You are right about that; even I did not look closely enough.

But it is funny that you say "result in lower transconductance" when that is exactly what the LM324 design is most obscurely famous for although simplified schematics do not show it.  The article written by the LM324 designers in 1972 is locked away behind a paywall and unavailable however National Semiconductor application note A discusses exactly what is going on and the On Semiconductor schematic below shows both the differential pair configuration which deliberately reduces transconductance without emitter degeneration and the fixed 50 microamp current sink on the output.

I assume the LM393 and LM339 comparators lack transconductance reduction and the ON Semiconductor schematic shows this.  Fairchild made a quad comparator equivalent to the LM339 and its schematic also shows a lack of transconductance reduction.

The thing which puzzled me about the LM324/LM358 is that Fairchild's version was much better including a class-AB output stage and a single version with offset nulling but they did not last.  I wonder if that was caused by a patent issue.

I didn't know about Fairchild's version having a class AB stage.

The Fairchild improved parts were the single uA799, dual uA798, and quad uA3303/uA3403/uA3503.  Later Fairchild second sourced the LM324 and LM358 under the National Semiconductor part numbers.

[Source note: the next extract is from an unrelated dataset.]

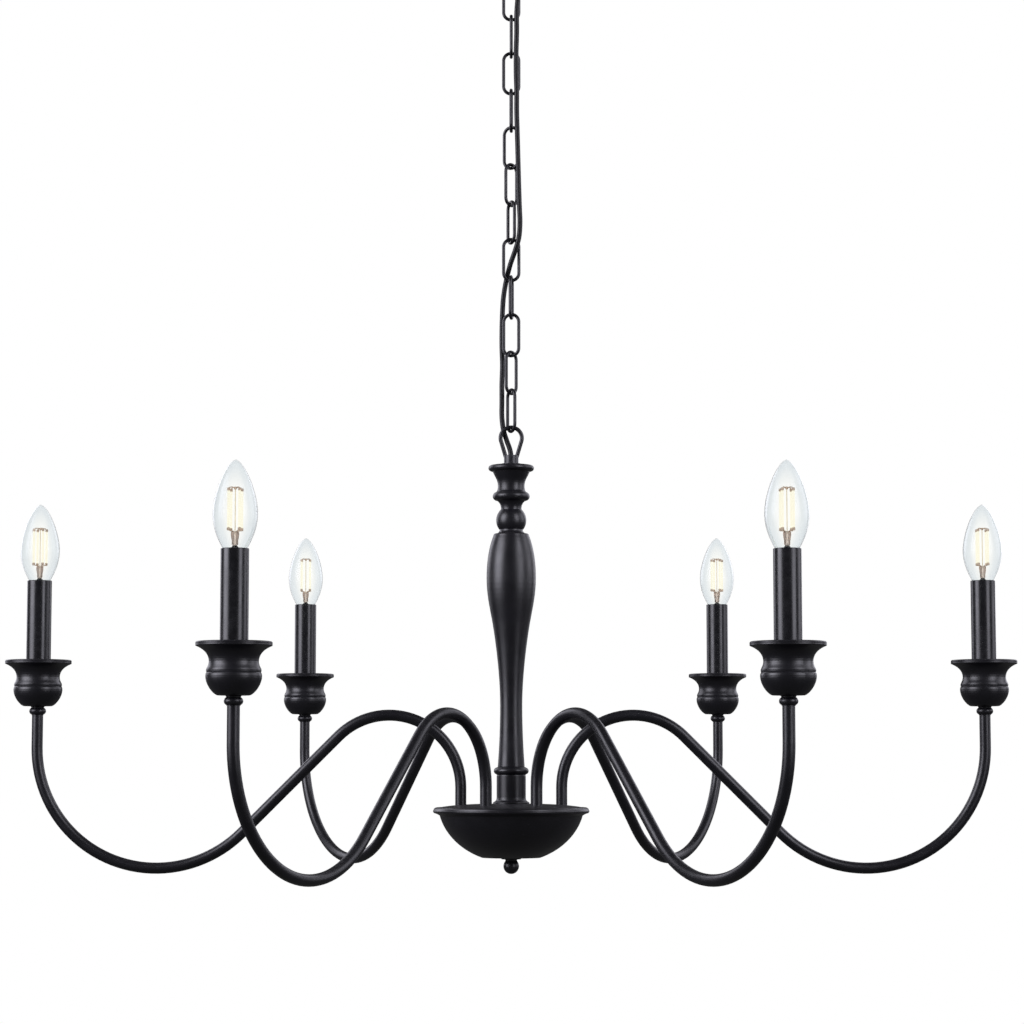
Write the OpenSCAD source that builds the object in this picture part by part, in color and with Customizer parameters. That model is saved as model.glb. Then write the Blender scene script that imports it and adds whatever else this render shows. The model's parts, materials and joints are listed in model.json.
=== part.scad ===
// Six-light candle chandelier, hung on a chain from a ceiling canopy.
// The origin is the centre of the ceiling face. The fixture hangs towards -Z.

/* [Ceiling canopy] */
// Diameter of the canopy's rim
canopy_d = 127; // [110:1:150]
// How far the canopy drops below the ceiling
canopy_drop = 28; // [24:1:36]
// Thickness of the spun canopy
canopy_wall = 1.2; // [0.8:0.1:2]
// Distance between the two outlet-box screws
box_screw_gap = 88.9; // [70:0.1:95]
// Diameter of the holes for those screws
box_screw_hole = 4.8; // [4.4:0.1:5.2]

/* [Chain] */
// Number of links
links = 12; // [12:1:12]
// Wire diameter of a link
link_wire = 3; // [2.6:0.1:3.2]
// Inside length of a link
link_inside = 35; // [34.9:0.1:35.1]
// Outside width of a link
link_width = 17; // [16.6:0.1:17.4]
// Wire diameter of the two end loops
loop_wire = 3.7; // [3.4:0.1:3.8]
// Outside width of the two end loops
loop_width = 23.1; // [22.5:0.1:24]
// Height of an end loop above its nut
loop_height = 27.5; // [27.4:0.1:27.6]

/* [Power cord] */
// Diameter of the cord
cord_d = 4.6; // [4:0.1:4.8]

/* [Arms] */
// Number of arms
arms = 6; // [6:1:6]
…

They look more complicated than the simplified LM324 and LM358 schematics because like the On Semiconductor schematic, the Fairchild schematics show the current mirrors, transconductance reduction, and bias circuit.  What they do not show is a 50 microamp current mirror pulling the output down to the negative supply but the datasheets say the output goes down to the negative supply.  Maybe it got left out of the schematics.